If I take "price competitive" to mean 25% less than an equivalent LED bulb, that leads to an expensive bulb... (~$136/klm ESL vs $5/klm CFL).

Plotting that information in the same charts I used earlier gives the following:


The ESL bulb falls into a pretty good space in terms of visual quality. However, its efficacy is quite low compared to the other choices in the space.

Assuming that the FAQ comparison with LED lighting is any indication of how they intend to price the bulbs, then a more serious problem emerges.

The price | performance ratio is quite poor for the ESL. Its lifetime and efficacy values are FAR too low to be priced anything like an LED light. To be competitive, the price would have to be closer to that of a CFL (1/30th the current estimate).
Being Hg free, made from environmental friendly materials, dimmable, providing instant on and lacking heat issues are all very nice but, given it is only about 1/3 as energy efficient as a CFL, a 30x price premium is not warranted ... it would be hard to justify a 2x price premium I suspect.

So unless the pricing comparison with LEDs is highly misleading, ESL is likey to be DOA.
Mass market will buy CFLs because of price | performance.
Specialty applications focused on "green" creds will use LEDs because they are far superior in those aspects.

Tuesday, November 9, 2010

Saving the World is Like a WoW Raid?











TED recently posted another interesting talk about games and social change by Tom Chatfield.


One big take away from his talk is seven lessons from games that you can take and use outside of games to engage people with game-like rapture.
  1. Experience bars measuring progress - show progress towards a single, large, long term goal.
  2. Multiple long and short term aims - lots and lots of different tasks at a level that is still engaging.

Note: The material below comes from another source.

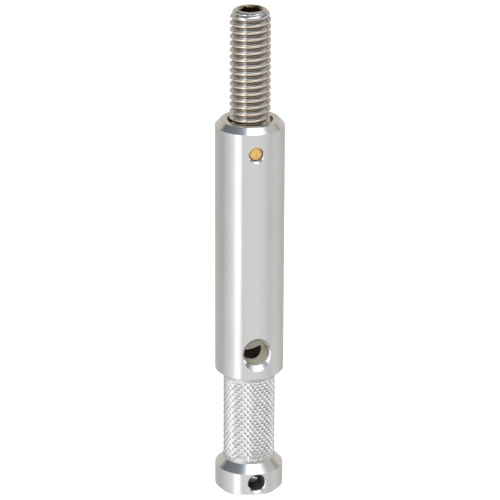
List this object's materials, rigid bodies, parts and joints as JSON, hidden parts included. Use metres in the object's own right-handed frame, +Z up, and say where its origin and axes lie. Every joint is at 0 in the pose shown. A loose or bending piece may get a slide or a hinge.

Break down a huge problem into interesting slices.
  3. Reward effort - credit for trying. No punishment for failure.
  4. Feedback - link consequence to action. Even when they are distant in time and space.
  5. Element of uncertainty - uncertain rewards at the right level of occurrence (intermittent reinforcement).
  6. Windows of enhanced attention - provide the lessons at the right time when attention is focused.
  7. Other people - doing things with your peers.

The mention of EverQuest did get me to thinking about games for sustainability in a slightly different way. I had been trying to answer how you bride the gap from games to changed behavior.
  • In games about sustainability, there is some attempt to educate, but no real requirement to actually change. Here is an example ("Fate of the World") that lets the player experiment with different policies to understand how those policies affect outcomes that are not readily apparent in a short time frame.
  • In crowdsourced efforts, like zooniverse's "old weather" project and the Great Backyard Bird Count,  people expend effort at processing data that can be used to understand our environment. That is arguably a change in behavior, but one that is of an information processing nature rather than a lifestyle change.
  • In augmented reality, an objective is overlaid on some real environment as a way to change your interaction with that environment. But it leaves the problem of making sustainability related behavior changes exciting enough to play in and of itself on a long term basis.
The answer (of the hour): Raids.
A focused game mechanic that closely coordinates people to act towards a common goal that can require a large amount of preparation outside of the specific event in order to achieve.
  • The game sets a target (e.g. kill bad guy X)
  • People gather to achieve it (e.g. clan N and clan Y decides to take on this raid for the greater glory)
  • The game could set up a mechanic whereby the first team to reduce electricity usage over baseline by 100kWhr opens the dungeon required to start the raid. Or the more energy saved by the group, the more powerful a summoned assistant the team gets (with tiers and drastic changes to powers and appearance as the tiers are achieved). As part of this mechanic, the game would:
    • Show each player's contribution towards the goal
    • Suggest approaches for achieving the goal
    • Provide some in-game feedback about the effect of this goal 
      • e.g. the saved energy builds up in a visual form somewhere in-game
      • e.g. provide tiered but randomized rewards as players' contributions reach certain levels.
    • Provide real world context of what the energy savings means (e.g. $x of savings)
    • Keep a public record of what was achieved for all groups attempting the raid to see.
  •  Rinse and repeat
Instead of trying to make a game entirely about sustainability, build it into a game that people want to play (like WoW).

One huge opportunity that comes from this is establishing the systems by which you get accurate feedback from the real world on the actions that you really want to drive. Smart meters are one example (leaving open the question of how you establish a "baseline"). But, as noted in this post, car mileage is a much larger contribution to overall energy usage. How would you monitor miles reduced? Similar questions for green buying decisions, water use, etc... some probably easier to solve (and easier to tie to a product promotional campaign) than others.